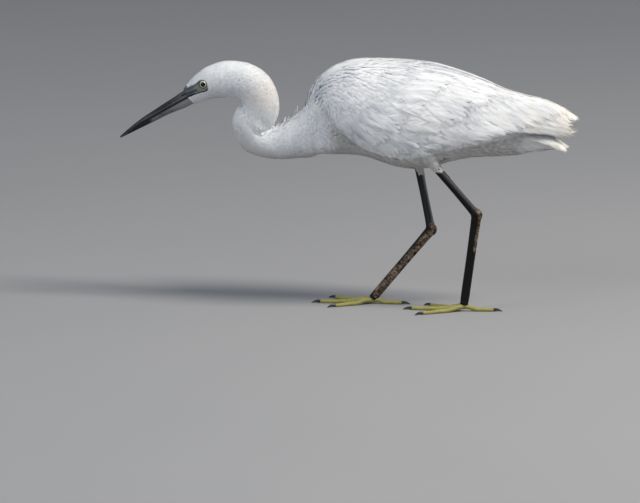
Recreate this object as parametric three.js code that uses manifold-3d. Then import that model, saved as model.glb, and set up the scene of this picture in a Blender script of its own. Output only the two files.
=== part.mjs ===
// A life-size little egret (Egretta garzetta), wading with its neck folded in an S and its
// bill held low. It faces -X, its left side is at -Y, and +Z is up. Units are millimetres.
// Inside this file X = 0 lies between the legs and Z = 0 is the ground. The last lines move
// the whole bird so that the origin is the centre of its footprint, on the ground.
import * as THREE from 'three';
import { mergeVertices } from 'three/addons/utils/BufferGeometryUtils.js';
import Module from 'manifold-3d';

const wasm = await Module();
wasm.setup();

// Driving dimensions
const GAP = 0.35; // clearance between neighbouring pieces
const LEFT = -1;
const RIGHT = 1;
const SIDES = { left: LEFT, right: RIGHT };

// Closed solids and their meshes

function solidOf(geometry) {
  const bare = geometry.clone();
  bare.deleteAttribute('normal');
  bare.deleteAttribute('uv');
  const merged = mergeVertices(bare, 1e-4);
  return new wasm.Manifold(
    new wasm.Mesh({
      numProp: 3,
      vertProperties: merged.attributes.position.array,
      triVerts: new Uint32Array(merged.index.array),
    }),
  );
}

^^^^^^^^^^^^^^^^

**CHALLENGE**
All the data must be duplicated exactly, with nothing added or removed.

**FULL ANSWER**
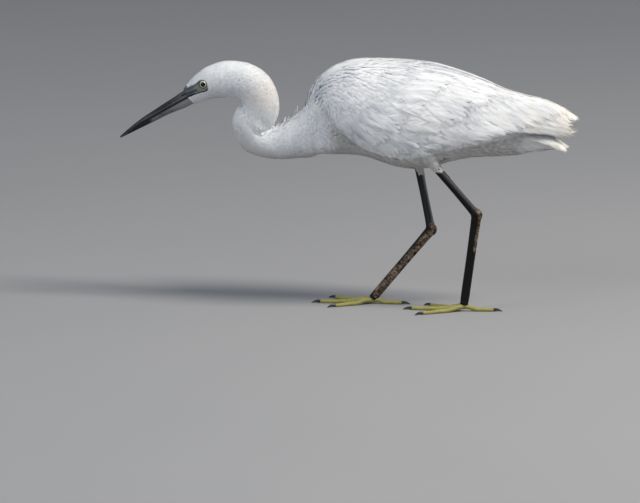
Recreate this object as parametric three.js code that uses manifold-3d. Then import that model, saved as model.glb, and set up the scene of this picture in a Blender script of its own. Output only the two files.
=== part.mjs ===
// A life-size little egret (Egretta garzetta), wading with its neck folded in an S and its
// bill held low. It faces -X, its left side is at -Y, and +Z is up. Units are millimetres.
// Inside this file X = 0 lies between the legs and Z = 0 is the ground. The last lines move
// the whole bird so that the origin is the centre of its footprint, on the ground.
import * as THREE from 'three';
import { mergeVertices } from 'three/addons/utils/BufferGeometryUtils.js';
import Module from 'manifold-3d';

const wasm = await Module();
wasm.setup();

// Driving dimensions
const GAP = 0.35; // clearance between neighbouring pieces
const LEFT = -1;
const RIGHT = 1;
const SIDES = { left: LEFT, right: RIGHT };

// Closed solids and their meshes

function solidOf(geometry) {
  const bare = geometry.clone();
  bare.deleteAttribute('normal');
  bare.deleteAttribute('uv');
  const merged = mergeVertices(bare, 1e-4);
  return new wasm.Manifold(
    new wasm.Mesh({
      numProp: 3,
      vertProperties: merged.attributes.position.array,
      triVerts: new Uint32Array(merged.index.array),
    }),
  );
}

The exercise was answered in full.